-- BEGIN DATASET CONTENT --

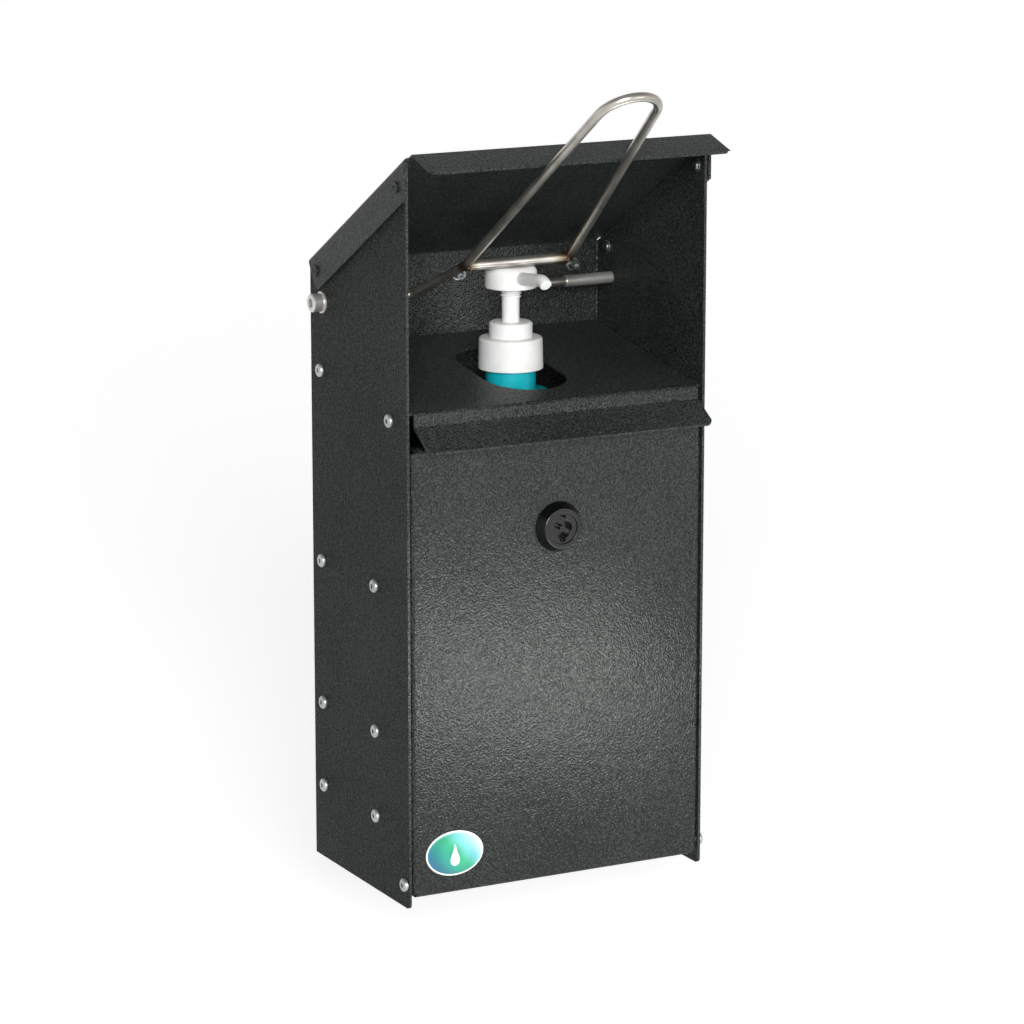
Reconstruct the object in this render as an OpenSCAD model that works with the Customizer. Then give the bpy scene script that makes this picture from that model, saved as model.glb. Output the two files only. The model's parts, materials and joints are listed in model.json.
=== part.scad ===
// Wall-mounted hand sanitizer dispenser: a folded sheet cabinet with an open hood above
// a sloping shelf, a locked lower bay for the bottle, and a bent rod lever that presses
// the pump. The origin is on the wall plane, at the middle of the width and at the foot
// of the cabinet. +Y points into the wall, +X to the viewer's right and +Z up.

/* [Cabinet] */
// Width over the two side panels
cabinet_w = 180; // [170:1:200]
// Depth from the wall plane to the front edges of the side panels
cabinet_d = 120; // [116:1:130]
// Height of the open recess, from the shelf's front edge to the front of the side panels
recess_h = 132.3; // [128:0.1:140]
// Slope of the roof, from front down to back
roof_angle = 30.4; // [28:0.2:31]
// Thickness of the steel sheet
sheet = 1.5; // [1.2:0.1:1.8]
// Inside radius of the sheet bends
bend_in = 1; // [0.8:0.1:1.1]
// Radius of the front bottom corners of the side panels
toe_r = 3; // [1:0.5:6]

/* [Hood] */
// Width of the hood's side flanges, square to the roof
hood_flange = 18; // [15:0.5:24]
// Play between the hood and the side panels, beside them and above their top edges
hood_gap = 0.35; // [0.35:0.01:0.4]
// How far the hood's side flanges reach in front of the side panels
hood_cheek = 1; // [0.5:0.5:3]
// How far the roof runs in front of the side panels, to its bend line
hood_reach = 5.1; // [4:0.1:7]
// Length of the hood's front lip
hood_lip = 23.2; // [15:0.2:23.2]
// Angle of the front lip below level
hood_lip_angle = 17; // [10:1:20]
// Radius of the lip's outer corners
hood_lip_r = 4; // [2:0.5:6]
// How much narrower than the cabinet the lip is at each end
hood_lip_inset = 1.5; // [1:0.5:5]

/* [Shelf] */
// Height of the shelf's top face at its front edge
shelf_front_h = 270.7; // [268:0.1:272]
// Rise of the shelf from front to back
shelf_angle = 8.5; // [7:0.1:9]
// Height of the shelf's front band
shelf_band = 7.1; // [6:0.1:9]
// Length of the drip lip below the band
shelf_lip = 20.7; // [14:0.1:21]
// Angle of the drip lip below level
shelf_lip_angle = 30.8; // [24:0.1:31]
// Depth of the shelf's side flanges
shelf_flange = 18; // [15:0.5:18]
// How much narrower than the shelf the band and the lip are at each end
shelf_notch = 2.7; // [2:0.1:5]
// Width of the round-ended hole for the bottle's neck
neck_hole_w = 48; // [44:1:54]
// Length of the hole for the bottle's neck, front to back
neck_hole_l = 76; // [64:1:76]

/* [Door] */
// Height of the door's lower edge above the foot of the cabinet
door_foot = 5.7; // [4.5:0.1:6.5]
// Play between the door and each side panel
door_gap = 0.5; // [0.3:0.1:1]
// Play between the door's swing and the drip lip
door_top_gap = 0.2; // [0.1:0.1:2]
// Depth of the door's side flanges
door_flange = 14; // [12:0.5:16]
// Depth of the door's top flange
door_top_flange = 6.6; // [5:0.1:6.8]
// Depth of the door's bottom flange
door_foot_flange = 10; // [8:0.5:10.5]
// Distance of the door's pivots behind its front face
door_pivot_in = 4.2; // [4:0.1:5]
// Height of the door's pivots above the door's lower edge
door_pivot_up = 7.3; // [7:0.1:9]
// Height of the door's upper corner notches below its top edge
door_notch = 2.1; // [2:0.1:4]

/* [Lock] */
// Distance of the lock below the shelf's front edge
lock_drop = 69.2; // [62:0.1:80]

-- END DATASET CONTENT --

Emit, unaltered, the lines from the top of the listing down through the line that holds "right and +Z up."; emit nothing else.

**RESULT OF THE TASK**.
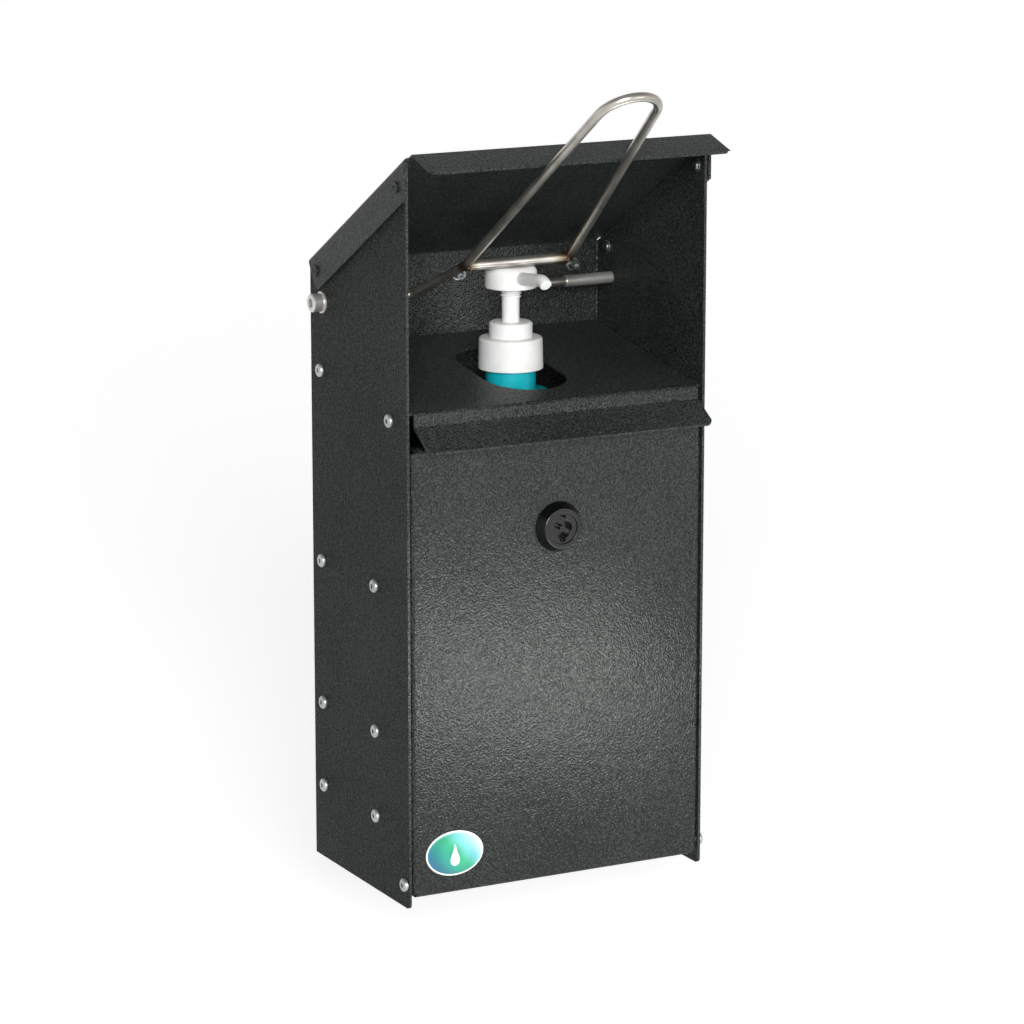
Reconstruct the object in this render as an OpenSCAD model that works with the Customizer. Then give the bpy scene script that makes this picture from that model, saved as model.glb. Output the two files only. The model's parts, materials and joints are listed in model.json.
=== part.scad ===
// Wall-mounted hand sanitizer dispenser: a folded sheet cabinet with an open hood above
// a sloping shelf, a locked lower bay for the bottle, and a bent rod lever that presses
// the pump. The origin is on the wall plane, at the middle of the width and at the foot
// of the cabinet. +Y points into the wall, +X to the viewer's right and +Z up.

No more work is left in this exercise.